People and communities deserve to know the ins and outs of a company's operation before they begin to patronize it or, if applicable, provide the space, infrastructure, and labor necessary to open a new location. Keep this in mind: As much as people celebrate good surprises, they tend to give just as much, if not more publicity to bad ones.
Remaining honest is also important as companies adjust and adapt. By involving the community in that process, companies are able to maintain a high quality of rapport with the public, as well as get a better idea of what consumers actually want or need, both of which reduce the costs of needless changes while increasing the appeal of the good or service your company provides.
Timing Is Everything
The best time to respond to a concern or increase transparency is yesterday, but today's not such a bad time either. Given the countless real-time tools we have at our disposal—no matter what the size of the enterprise—there is no excuse for being slow to act. Blogs, social media, email campaigns—all of these outreach mechanisms allow you to maintain a continuous dialogue with customers and community alike.
When something's wrong, don't wait until you have to react to someone else pointing it out.
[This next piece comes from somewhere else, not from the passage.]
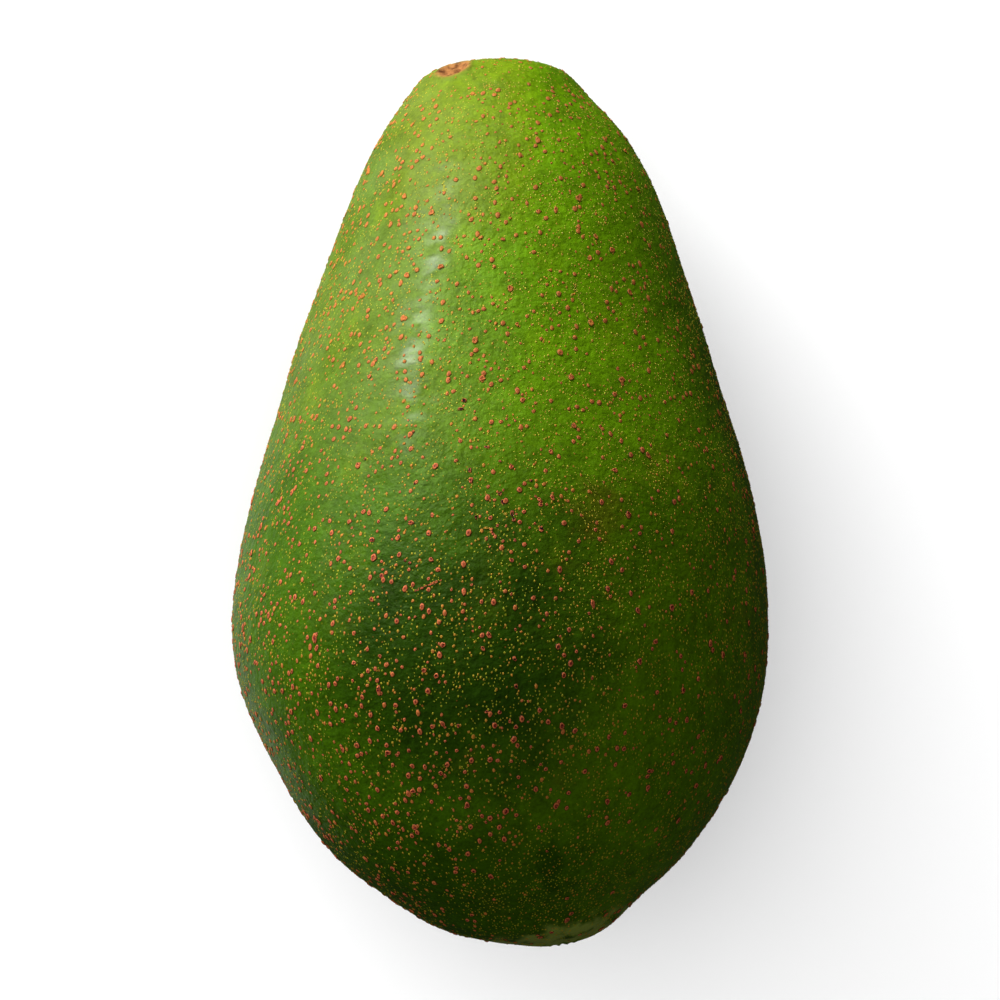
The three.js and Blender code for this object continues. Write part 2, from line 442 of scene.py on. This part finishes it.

Get in front of the issue and make sure that the people that have entrusted you to do business in their community know you're doing all you can to resolve it. The longer you leave people hanging, the more likely they are to think the worst and look to replace you—and depending on how serious the issue is, perhaps even remove you.
Perhaps the best way to remember the importance of full and complete transparency in business is to remain mindful of the fact that a business is meant not only to cultivate a community of people interested in the product or service it offers, but to offer something that benefits the community that contributes to or is affected by that company's actions. Yes, transparency is certainly an appealing means to a lucrative end, but it's also an end in itself.
Transparency doesn't just help businesses become financially successful. It makes them good citizens. And good citizens never go out of business.